The Petri dish with sand. This has been known for many generations of Arachnologists and its practical value is appreciated when hundreds of specimens need to be sorted and photographed. Cover the specimen partially in the sand until the desired position is maintained and remove alcohol until the surface is close to the specimen. Alcohol base gels are not recommended because they are impossible to thoroughly remove from the specimen, they produce many bubbles and create more optical distortions than liquids.

                       

Technique for 100X This preparation setup uses the tiny dish on the bottom right of the image glued over a glass slide. It is used for non-cleared structures or specimens less than 1 mm. A plastic lid or a small well will also work fine. The plastic lid (or well) diameter has to be wide enough to allow the objective lens to enter and tall enough to contain enough alcohol to cover the specimen. Our plastic lid has a internal diameter of 1.53 cm external of 1.66 cm and a height of 0.9 cm. Illumination is provided with a led lamp.

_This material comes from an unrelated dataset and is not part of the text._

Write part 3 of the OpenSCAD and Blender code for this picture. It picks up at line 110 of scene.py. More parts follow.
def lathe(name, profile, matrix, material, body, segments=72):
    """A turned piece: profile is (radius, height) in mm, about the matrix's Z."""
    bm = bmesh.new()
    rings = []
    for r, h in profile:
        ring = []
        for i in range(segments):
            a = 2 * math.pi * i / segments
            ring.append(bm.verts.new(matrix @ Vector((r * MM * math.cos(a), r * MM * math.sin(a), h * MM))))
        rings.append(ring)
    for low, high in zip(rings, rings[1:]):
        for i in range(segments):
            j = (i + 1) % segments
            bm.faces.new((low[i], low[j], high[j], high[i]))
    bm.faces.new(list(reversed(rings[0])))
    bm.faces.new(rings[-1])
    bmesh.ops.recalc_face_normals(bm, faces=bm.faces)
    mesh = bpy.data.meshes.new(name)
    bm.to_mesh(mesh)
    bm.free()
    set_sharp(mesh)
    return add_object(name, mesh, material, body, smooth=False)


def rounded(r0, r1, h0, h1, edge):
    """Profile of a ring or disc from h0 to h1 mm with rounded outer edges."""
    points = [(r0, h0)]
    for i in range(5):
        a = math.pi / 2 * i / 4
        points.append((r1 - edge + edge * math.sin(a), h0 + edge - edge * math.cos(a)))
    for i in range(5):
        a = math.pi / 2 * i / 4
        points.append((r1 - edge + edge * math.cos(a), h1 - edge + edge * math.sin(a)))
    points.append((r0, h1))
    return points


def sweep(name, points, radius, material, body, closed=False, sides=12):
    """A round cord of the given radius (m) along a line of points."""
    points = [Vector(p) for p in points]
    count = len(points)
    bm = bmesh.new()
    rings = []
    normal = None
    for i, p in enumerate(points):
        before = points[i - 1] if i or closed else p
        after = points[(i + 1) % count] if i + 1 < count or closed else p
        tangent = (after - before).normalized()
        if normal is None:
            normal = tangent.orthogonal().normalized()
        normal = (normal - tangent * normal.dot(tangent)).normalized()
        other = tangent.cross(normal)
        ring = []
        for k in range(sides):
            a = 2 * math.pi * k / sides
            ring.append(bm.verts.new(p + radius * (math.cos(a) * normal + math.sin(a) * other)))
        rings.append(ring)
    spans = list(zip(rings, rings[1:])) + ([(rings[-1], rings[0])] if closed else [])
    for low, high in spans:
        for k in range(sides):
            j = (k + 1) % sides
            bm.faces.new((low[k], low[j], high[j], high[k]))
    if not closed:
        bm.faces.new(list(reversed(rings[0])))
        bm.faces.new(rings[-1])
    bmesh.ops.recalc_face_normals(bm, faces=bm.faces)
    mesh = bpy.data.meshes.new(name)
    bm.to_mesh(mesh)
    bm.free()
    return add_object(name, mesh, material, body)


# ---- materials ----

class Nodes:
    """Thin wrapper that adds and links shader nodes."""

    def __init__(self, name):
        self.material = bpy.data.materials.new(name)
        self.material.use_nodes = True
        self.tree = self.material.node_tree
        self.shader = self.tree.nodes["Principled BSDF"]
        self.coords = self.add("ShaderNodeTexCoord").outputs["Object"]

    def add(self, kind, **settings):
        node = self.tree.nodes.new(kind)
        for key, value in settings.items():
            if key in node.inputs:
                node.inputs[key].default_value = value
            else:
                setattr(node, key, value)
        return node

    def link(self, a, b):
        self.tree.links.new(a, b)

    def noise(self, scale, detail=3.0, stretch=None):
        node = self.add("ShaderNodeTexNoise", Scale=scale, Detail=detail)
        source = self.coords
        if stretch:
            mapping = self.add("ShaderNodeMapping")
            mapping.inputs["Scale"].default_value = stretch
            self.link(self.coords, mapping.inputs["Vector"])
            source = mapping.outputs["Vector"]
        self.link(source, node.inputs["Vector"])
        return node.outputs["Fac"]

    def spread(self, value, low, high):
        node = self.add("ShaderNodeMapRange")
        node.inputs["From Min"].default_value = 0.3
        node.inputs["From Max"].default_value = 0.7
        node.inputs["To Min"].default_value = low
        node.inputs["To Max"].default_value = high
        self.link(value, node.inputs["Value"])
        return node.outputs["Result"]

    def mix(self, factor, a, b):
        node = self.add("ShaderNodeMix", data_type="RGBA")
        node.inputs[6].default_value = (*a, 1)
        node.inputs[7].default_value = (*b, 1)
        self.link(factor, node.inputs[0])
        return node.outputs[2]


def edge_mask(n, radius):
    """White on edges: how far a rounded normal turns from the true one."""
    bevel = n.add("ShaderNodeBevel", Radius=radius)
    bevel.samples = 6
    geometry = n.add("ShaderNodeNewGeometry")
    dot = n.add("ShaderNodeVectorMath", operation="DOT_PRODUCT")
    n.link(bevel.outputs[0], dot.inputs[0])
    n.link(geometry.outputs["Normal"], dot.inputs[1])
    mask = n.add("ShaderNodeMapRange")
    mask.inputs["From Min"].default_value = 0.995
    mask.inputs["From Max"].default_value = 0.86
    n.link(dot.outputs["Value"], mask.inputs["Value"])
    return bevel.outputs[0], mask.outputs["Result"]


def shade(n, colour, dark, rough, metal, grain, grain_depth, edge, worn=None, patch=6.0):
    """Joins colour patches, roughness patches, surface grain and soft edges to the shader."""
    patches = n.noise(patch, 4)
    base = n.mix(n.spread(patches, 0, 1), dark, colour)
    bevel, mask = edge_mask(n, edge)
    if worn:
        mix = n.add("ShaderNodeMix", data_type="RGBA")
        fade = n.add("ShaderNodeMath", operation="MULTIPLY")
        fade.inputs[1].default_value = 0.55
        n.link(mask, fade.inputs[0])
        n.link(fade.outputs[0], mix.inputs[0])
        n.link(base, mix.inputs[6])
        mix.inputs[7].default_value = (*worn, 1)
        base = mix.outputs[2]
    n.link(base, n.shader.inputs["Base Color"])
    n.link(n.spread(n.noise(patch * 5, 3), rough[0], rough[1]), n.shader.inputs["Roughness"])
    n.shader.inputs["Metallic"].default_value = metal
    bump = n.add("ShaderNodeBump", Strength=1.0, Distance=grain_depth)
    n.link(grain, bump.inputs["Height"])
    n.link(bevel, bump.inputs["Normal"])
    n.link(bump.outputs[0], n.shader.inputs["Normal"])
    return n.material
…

Mounting the specimen. Looking through a dissecting microscope paste a drop of petroleum jelly in the bottom of the plastic lid. The surface must be dry otherwise the jelly will never stick. Fill the dish with alcohol, remove jelly to get the required shape to receive the specimen and paste it. Transfer the preparation to a microscope for slides to take the images. The petroleum jelly is completely removed from the specimen by shaking it for 15 seconds in a vial with chloroform or xylol.

Technique for 200X Repeat the steps for the 100X technique but is an excavated glass slide (1 or 2 mm depth). Fill the well with alcohol and seal it with a glass slide cover letting all bubbles scape. It can hold enough alcohol for several minutes before introducing bubbles. Illumination is provided with a led lamp from the top. For background place a white or black sheet of paper under the glass slide preparation.

Technique for cleared structures. It uses the temporary slide (top right) with either clove oil or methyl salicylate. Jonathan Coddington thoroughly described this glass slide preparation in a book chapter difficult to find; therefore, a brief description is provided here. Paste several glass slide covers on one glass side for microscopes, the height of this covers stack must be slightly taller than the structure to be observed. Cut a narrow glass stripe, from a long slide cover, and paste it with petroleum jelly to the top of the stack of slide covers. Add a drop of clove oil or methyl salicylate to unite both pieces of glass and cover the specimen.

Important. The cleared specimen must be submerged in alcohol or clove oil at all times to avoid bubbles. Under a dissecting microscope transfer the specimen with a pipette and place it under the tallest part of the narrow glass stripe. Manipulate the structure until the desired view is maintained; only then transfer it to the microscope for slides. Tiny adjustments can de made by gently taping the long slide cover, but major changes must be done in the dissecting microscope. Check that the width of the glass stripe protects the objective form the clove oil.

Images Composition Rules

This list will provide the rules to make the image composition constant among or within inventories.

  • Remove all legs and pedipalp from the left side of the specimen. Dissect the cephalothorax appendices in the membrane between the coxa and trochanter and check for cuticle or muscle fragments that may spoil the image. Composition of the specimen orientation is free but seek to be constant.
  • Maximize information content with few high resolution images, instead of several small images of the same structure.
  • Do not crop images and keep the original width and height given by the camera. If the structure looks too small, then an instrument with more magnification is required.
  • Sixteen standard views (combined stack of images) are enough to document the anatomy of a species with both sexes and provide data for reliable identifications. Eight images document the overall anatomy (habitus and prosoma). Four images for epigyna (two with the epigynum attached and two dissected and cleared) and four images for the male left pedipalp. We recommend an upper bound of 20 images per species.

Workstations

All images were taken with the following Nikon equipment. The first workstation has two digital cameras a DS-Fi1 connected to the dissecting microscope SMZ1270 and a DS-Fi2 connected to the glass slides microscope E200, both cameras are controlled with a desktop Dell Inspiron 660s. The second work station has a SMZ1000 and E200 microscopes both sharing a DS-Fi3 connected to a HP Slimline 270-a0xx. Illumination is provided with custom made lamps made of two 1.5 watts LEDs of 2 cm in diameter. The LEDs are mounted at the end of flexible tubes on aluminum heads to diffuse heat.